Jamison and about 80 other people watched the unveiling of the monument depicting the 10-man crew standing in front of the historic airplane, which survived the war and spent 59 years in Memphis before being moved in 2005 for restoration at the National Museum of the U.S. Air Force in Dayton, Ohio.
It sits with other military statues and memorials at Veterans Plaza in Overton Park and also features a statue of longtime Memphis resident Margaret Polk shielding her face as she looks up at the sky.
The airplane’s pilot, then-Lt. Robert Morgan, named the Memphis Belle after Polk, who was his sweetheart before he deployed for war.
Jamison, 80, and other members of the Memphis Belle Memorial Association spent years working to restore the bomber while it was in Memphis. Her symbolic return in the form of the monument drew emotions from some in attendance who fought to keep the Belle in Memphis.
“It’s a dream come true,” said Jamison, an Army veteran who served in the Korean War. “I cried when the plane left. In fact, I’ve got tears in my eyes, now.”
Built by Boeing, the Belle was one of the first B-17s to complete its 25 missions over German-occupied Europe. It flew at a time when heavy bombers often flew without fighter escorts.
The bomber had a painting of a leggy woman on its nose, in honor of Polk. Morgan chose the artwork from a 1941 illustration in Esquire magazine, according to the Air Force.
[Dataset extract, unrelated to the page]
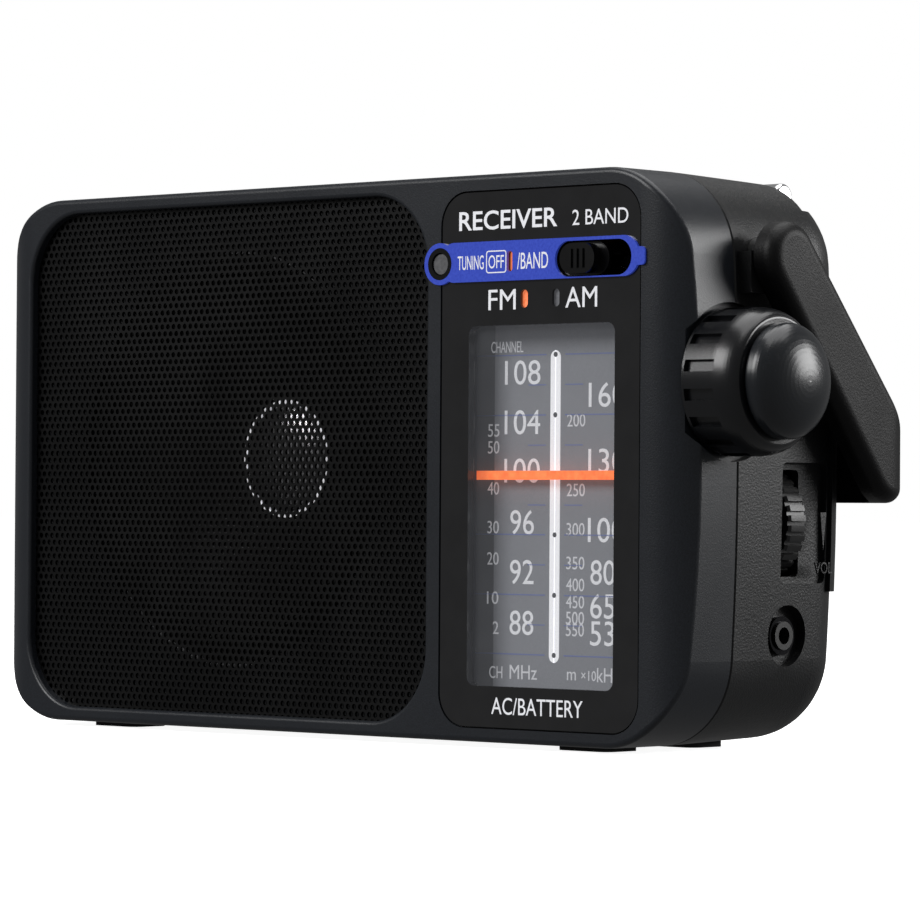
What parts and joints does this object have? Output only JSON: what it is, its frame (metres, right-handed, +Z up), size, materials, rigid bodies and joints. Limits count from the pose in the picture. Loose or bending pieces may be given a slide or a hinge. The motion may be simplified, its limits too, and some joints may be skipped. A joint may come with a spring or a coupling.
{
  "type": "portable radio receiver",
  "caption": "Table-top two-band portable receiver with perforated speaker front, vertical dial, side tuning knob, swing handle and telescopic antenna.",
  "frame": {"origin": "under the middle of the whole set's box, on the plane that its feet stand on", "axes": "+X to the listener's right, +Y from the front face into the set, +Z up"},
  "size_m": [0.2388, 0.0714, 0.122],
  "materials": {
    "cabinet_charcoal": "fine satin",
    "cabinet_black": "fine sparked texture",
    "grille_black": "perforated, satin black",
    "foot_rubber": "matt",
    "screw_steel": "zinc plated",
    "panel_smoke": "polished",
    "window_clear": "clear acrylic",
    "trim_blue": "polished",
    "bezel_black": "polished",
    "lamp_grey": "diffused lens",
    "box_black": "matt",
    "rail_steel": "ground",
    "scale_print": "printed scale",
    "bushing_brass": "turned",
    "capacitor_case": "moulded",
    "bracket_steel": "pressed",
    "cord_thread": "braided thread",
    "switch_steel": "pressed",
    "control_brown": "phenolic",
    "jack_black": "moulded",
    "nut_chrome": "plated",
    "basket_steel": "zinc grey",
    "surround_cloth": "doped cloth",
    "magnet_ferrite": "sintered",
    "board_tan": "paper laminate",
    "can_aluminium": "drawn",
    "chip_black": "moulded",
    "electrolytic_blue": "sleeved",
    "ferrite_grey": "sintered",
    "coil_copper": "enamelled wire",
    "holder_white": "moulded",
    "core_steel": "varnished laminations",
    "winding_tape": "taped winding",
    "inlet_black": "moulded",
    "pin_chrome": "plated",
    "tray_black": "moulded",
    "contact_chrome": "nickel plated",
    "pivot_black": "black oxide",
    "knob_black": "satin",
    "cap_satin": "satin dark lacquer",
    "shaft_steel": "turned",
    "pointer_orange": "fluorescent",
    "drum_white": "moulded",
    "slider_black": "polished",
    "flag_print": "printed patches",
    "wheel_black": "ribbed",
    "cone_paper": "pressed pulp",
    "cap_bright": "polished dome",
    "handle_black": "fine sparked texture",
    "door_black": "fine sparked texture",
    "antenna_chrome": "plated brass"
  },
  "bodies": {
    "case": {"front_cabinet": "cabinet_charcoal", "rear_cabinet": "cabinet_black", "speaker_grille": "grille_black", "rubber_feet": "foot_rubber", "case_screws": "screw_steel", "dial_panel": "panel_smoke", "dial_window": "window_clear", "band_trim": "trim_blue", "led_bezel": "bezel_black", "tuning_led": "lamp_grey", "light_box": "box_black", "pointer_rail": "rail_steel", "dial_scale": "scale_print", "tuning_bushing": "bushing_brass", "tuning_capacitor": "capacitor_case", "drive_brackets": "bracket_steel", "dial_cord": "cord_thread", "band_switch": "switch_steel", "volume_control": "control_brown", "earphone_jack": "jack_black", "jack_nut": "nut_chrome", "speaker_frame": "basket_steel", "speaker_surround": "surround_cloth", "speaker_magnet": "magnet_ferrite", "main_board": "board_tan", "coil_cans": "can_aluminium", "chips": "chip_black", "smoothing_capacitors": "electrolytic_blue", "ferrite_rod": "ferrite_grey", "rod_coil": "coil_copper", "rod_holders": "holder_white", "power_transformer": "core_steel", "transformer_winding": "winding_tape", "mains_inlet": "inlet_black", "inlet_pins": "pin_chrome", "battery_box": "tray_black", "battery_contacts": "contact_chrome", "handle_pivots": "pivot_black"},
    "tuning": {"tuning_knob": "knob_black", "knob_cap": "cap_satin", "tuning_shaft": "shaft_steel"},
    "pointer": {"dial_pointer": "pointer_orange"},
    "drum": {"gang_drum": "drum_white"},
    "idler_top": {"pulley_top": "drum_white"},
    "idler_low": {"pulley_low": "drum_white"},
    "band": {"band_slider": "slider_black", "band_flag": "flag_print"},
    "volume": {"volume_wheel": "wheel_black"},
    "cone": {"speaker_cone": "cone_paper", "dust_cap": "cap_bright", "voice_coil": "coil_copper"},
    "handle": {"handle": "handle_black"},
    "door": {"battery_door": "door_black"},
    "antenna_turntable": {"antenna_base": "antenna_chrome"},
    "antenna_rod": {"antenna_elbow": "antenna_chrome", "antenna_section_1": "antenna_chrome"},
    "antenna_2": {"antenna_section_2": "antenna_chrome"},
    "antenna_3": {"antenna_section_3": "antenna_chrome"},
    "antenna_4": {"antenna_section_4": "antenna_chrome", "antenna_tip": "antenna_chrome"}
  },
  "joints": [
    {"name": "tuning_turn", "type": "hinge", "parent": "case", "child": "tuning", "pos_m": [0.10385, -0.0173, 0.07737], "axis": [1, 0, 0], "range_deg": [-444.6, 661.38]},
    {"name": "pointer_slide", "type": "slide", "parent": "case", "child": "pointer", "axis": [0, 0, 1], "range_m": [-0.03829, 0.02581]},
    {"name": "drum_turn", "type": "hinge", "parent": "case", "child": "drum", "pos_m": [0.02885, 0.00163, 0.09491], "axis": [1, 0, 0], "range_deg": [-73.87, 109.4]},
    {"name": "idler_top_turn", "type": "hinge", "parent": "case", "child": "idler_top", "pos_m": [0.02885, -0.0176, 0.11125], "axis": [1, 0, 0], "range_deg": [-492.06, 730.52]},
    {"name": "idler_low_turn", "type": "hinge", "parent": "case", "child": "idler_low", "pos_m": [0.02885, -0.0176, 0.012], "axis": [1, 0, 0], "range_deg": [-492.06, 730.52]},
    {"name": "band_slide", "type": "slide", "parent": "case", "child": "band", "axis": [1, 0, 0], "range_m": [0, 0.007]},
    {"name": "volume_turn", "type": "hinge", "parent": "case", "child": "volume", "pos_m": [0.08705, 0.0011, 0.04819], "axis": [0, 1, 0], "range_deg": [-70, 210]},
    {"name": "cone_travel", "type": "slide", "parent": "case", "child": "cone", "axis": [0, 1, 0], "range_m": [-0.0008, 0.0008], "stiffness_N_per_m": 900},
    {"name": "handle_swing", "type": "hinge", "parent": "case", "child": "handle", "pos_m": [-0.00615, -0.0065, 0.1035], "axis": [1, 0, 0], "range_deg": [0, 160]},
    {"name": "door_swing", "type": "hinge", "parent": "case", "child": "door", "pos_m": [-0.00615, 0.02525, 0.01855], "axis": [-1, 0, 0], "range_deg": [0, 85]},
    {"name": "antenna_turn", "type": "hinge", "parent": "case", "child": "antenna_turntable", "pos_m": [-0.09715, 0.0179, 0.1148], "axis": [0, 0, 1], "range_deg": [0, 180]},
    {"name": "antenna_tilt", "type": "hinge", "parent": "antenna_turntable", "child": "antenna_rod", "pos_m": [-0.09715, 0.0179, 0.1182], "axis": [0, -1, 0], "range_deg": [0, 90]},
    {"name": "section_2_slide", "type": "slide", "parent": "antenna_rod", "child": "antenna_2", "axis": [1, 0, 0], "range_m": [0, 0.15]},
    {"name": "section_3_slide", "type": "slide", "parent": "antenna_2", "child": "antenna_3", "axis": [1, 0, 0], "range_m": [0, 0.15]},
    {"name": "section_4_slide", "type": "slide", "parent": "antenna_3", "child": "antenna_4", "axis": [1, 0, 0], "range_m": [0, 0.15]}
  ],
  "couplings": [
    {"joint": "pointer_slide", "follows": "tuning_turn", "m_per_rad": -0.0033},
    {"joint": "drum_turn", "follows": "tuning_turn", "ratio": 0.1639},
    {"joint": "idler_top_turn", "follows": "tuning_turn", "ratio": 1.1},
    {"joint": "idler_low_turn", "follows": "tuning_turn", "ratio": 1.1}
  ]
}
Polk, a lifelong Memphis resident, died in 1990. Morgan, of Asheville N.C., died in May 2004. The two split up shortly after Morgan’s return from Europe.
After the Belle’s final mission in May 1943, its crew came home for a nationwide bond-selling tour, cementing it as a wartime symbol of courage and sacrifice. Younger generations learned about the bomber from the 1990 movie Memphis Belle.
The Belle had been given over to an agency that disposed of surplus military equipment in 1946 when a group of private citizens, led by WWII veterans, managed to get it in flying condition and brought it to Memphis. But age, weather and vandalism took its toll. The Belle was in serious disrepair when the association was formed.
Restoration work continued until Oct. 5, 2005, when the Belle was transferred to the Air Force. The move disappointed volunteers who worked on the aircraft while it was in Memphis, said George Barnes, the association’s president.
“People were hurt that she was gone, but they realized the Memphis Belle in the National Museum of the U.S. Air Force would be seen by millions of people,” Barnes said. “In the long run, it’s better for the Belle to be where she is.”
Belle association members stay in touch with the Air Force and receive updates on the restoration, which could be finished in two years, said Andrew Pouncey, the group’s past president. Restorers are currently working to lower the bomber’s landing gear.
Speakers at Sunday’s unveiling said it’s important for people to remember the Memphis Belle as a tough, resilient aircraft that protected its young crewmen from air and ground fire while dropping its bombs on strategic targets in Germany and France.
“We need to recognize the sacrifice and educate the children that are coming along to the fact that we are a free nation partly because of what they did,” Barnes said.